Send bo-o-te, translated by Peter Pörtner, Verlag Claudia Gehrke, 2018, ISBN: 9783887696887
Margaret Mitsutani
Mitsutani was born in Pittsburgh, Pennsylvania (USA), and after graduating from the College of Wooster she earned a master’s degree in comparative literature from the University of Tokyo. She taught for more than 40 years at the Sugiyama Jogakuen University Junior College, Tokyo Institute of Technology, and Kyoritsu Women’s University, and is now a professor emeritus at Kyoritsu Women’s University. She has translated works by Tawada Yoko, Kakuta Mitsuyo, Oe Kenzaburo, and others. In 2018 her English translation of Tawada Yoko’s The Emissary received the National Book Award for Translated Literature (USA).

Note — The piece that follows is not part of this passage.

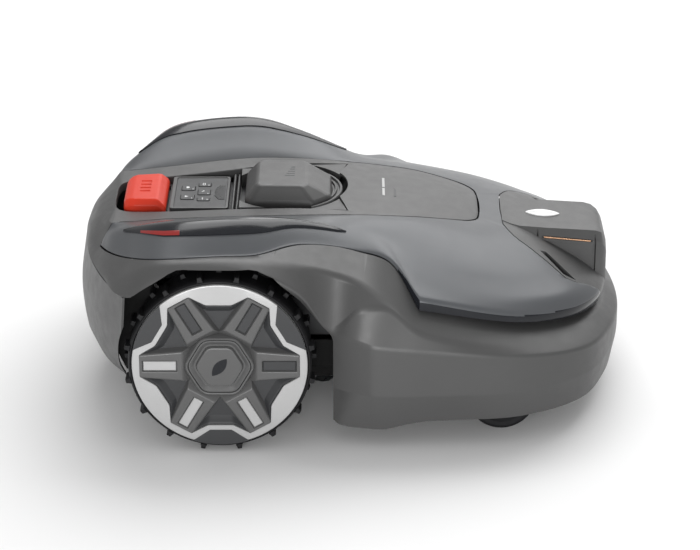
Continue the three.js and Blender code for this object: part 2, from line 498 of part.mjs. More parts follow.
const bladeX = DISC.x + DISC.pivotR;
const bladeHalf = BLADE.width / 2;
const bladeRoot = bladeX - BLADE.behindPivot;
const bladeTip = bladeRoot + BLADE.length;
const bladePlan = [[bladeRoot, 0], [bladeRoot, bladeHalf], [bladeTip - BLADE.corner, bladeHalf],
  [bladeTip, bladeHalf - BLADE.corner], [bladeTip, 0]];
const bladeSolid = prism(mirrored(bladePlan), BLADE.z, BLADE.z + BLADE.thick).subtract(pivotHole);
const screw = turned([[0, 20.4], [5.5, 20.4], [5.5, 22.2], [3, 22.2], [3, 29.4], [5.5, 29.4], [5.5, 32],
  [0, 32]], 8, bladeX, 0);
bladeAngles.forEach((angle, i) => {
  add(`blade_${i + 1}`, aboutDisc(bladeSolid, angle), STEEL);
  add(`blade_screw_${i + 1}`, aboutDisc(screw, angle), STEEL);
});

// ---------------------------------------------------------------- console under the rails
const BASE_PLAN = [[-237, 0], [-237, 29], [-229, 39], [-193, 45], [-130, 51], [-100, 54.5], [-68.5, 56.5],
  [-40, 49], [-20, 29], [-12, 0]];
const BASE = { z0: LID.z1 + GAP, z1: 190, skin: 3 };
const PANEL = { x0: -188.5, x1: -127.5, half: 44, top: 199.6 };
const KEYS = [[-171, 12, 14, 13], [-171, -13, 14, 13], [-154, 21, 13, 9], [-154, 0.5, 13, 15],
  [-154, -19, 13, 9]];
const KEY = { sink: 2.4, foot: 1.2, proud: 0.7 };
const baseShell = prism(mirrored(BASE_PLAN), BASE.z0, BASE.z1)
  .subtract(prism(mirrored(insetPlan(BASE_PLAN, BASE.skin)), BASE.z0 - 1, 181));
const stopWell = box(STOP.x0 - 1.2, STOP.x1 + 1.2, -STOP.wellHalf, STOP.wellHalf, STOP.wellFloor, 200);
add('console_base', cut(baseShell, stopWell, spindleHole), DARK);

const keyWells = KEYS.map(([x, y, length, width]) => box(x - length / 2 - GAP, x + length / 2 + GAP,
  y - width / 2 - GAP, y + width / 2 + GAP, PANEL.top - KEY.sink, PANEL.top + 2));
add('keypad_panel', cut(box(PANEL.x0, PANEL.x1, -PANEL.half, PANEL.half, BASE.z1 + GAP, PANEL.top),
  ...keyWells), DARK);
KEYS.forEach(([x, y, length, width], i) => add(`key_${i + 1}`, box(x - length / 2, x + length / 2,
  y - width / 2, y + width / 2, PANEL.top - KEY.sink + KEY.foot, PANEL.top + KEY.proud), DARK));
const windowPlan = [[-143, 0], [-143, 12], [-138, 20], [-132, 20], [-132, 0]];
add('status_window', prism(mirrored(windowPlan), PANEL.top + GAP, PANEL.top + 1.2), GLOSS);

// The stop button is a deep block with sloping front, rear and sides.
const stopSide = [[STOP.x0, STOP.z0], [STOP.x1, STOP.z0], [STOP.x1, 199], [-197, 203.5], [-203, STOP.z1],
  [-230, 205], [-236, 201]];
const stopEnd = prism([[STOP.x0, -33], [-234, -38], [STOP.x1, -40], [STOP.x1, 40], [-234, 38], [STOP.x0, 33]],
  180, 220);
add('stop_button', sidePrism(stopSide, -45, 45).intersect(stopEnd), RED);

// The cutting-height knob is a round plate on a spindle, with a broad grip block above the rails.
const grip = sidePrism([[-118, 206], [-20, 206], [-20, 211], [-38, 221], [-96, 222], [-112, 217]], -48, 48)
  .intersect(disc(KNOB.r, 190, 230, KNOB.x, 0, 32));
const knobPlate = disc(KNOB.plateR, BASE.z1 + GAP, 207, KNOB.x, 0, 32);
const knobRoom = disc(KNOB.roomR, BASE.z1 - 1, 203, KNOB.x, 0, 20);
const spindle = disc(KNOB.spindleR, 128, 204, KNOB.x, 0, 16);
add('height_knob', join(cut(join(grip, knobPlate), knobRoom), spindle), MATTE);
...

The Emissary, translated by Margaret Mitsutani, New Direction, 2018, ISBN: 9780811227629

The Last Children of Tokyo, translated by Margaret Mitsutani, Granta Publications, 2018, ISBN: 9781846276705
Facilitator
Matsunaga Miho
Matsunaga is a translator and professor in the Faculty of Letters, Arts and Sciences at Waseda University. She has translated books including Bernhard Schlink’s The Reader (Shinchosha, 2000), Rainer Maria Rilke’s The Notebooks of Malte Laurids Brigge (Kobunsha New Translation Classics, 2014), and Ingeborg Bachmann’s The Thirtieth Year (Iwanami Bunko, 2016). In 2000 she won the Mainichi Publishing Culture Award Special Prize, and in 2015 she won the Japan Picture Book Awards Translated Picture Book Prize.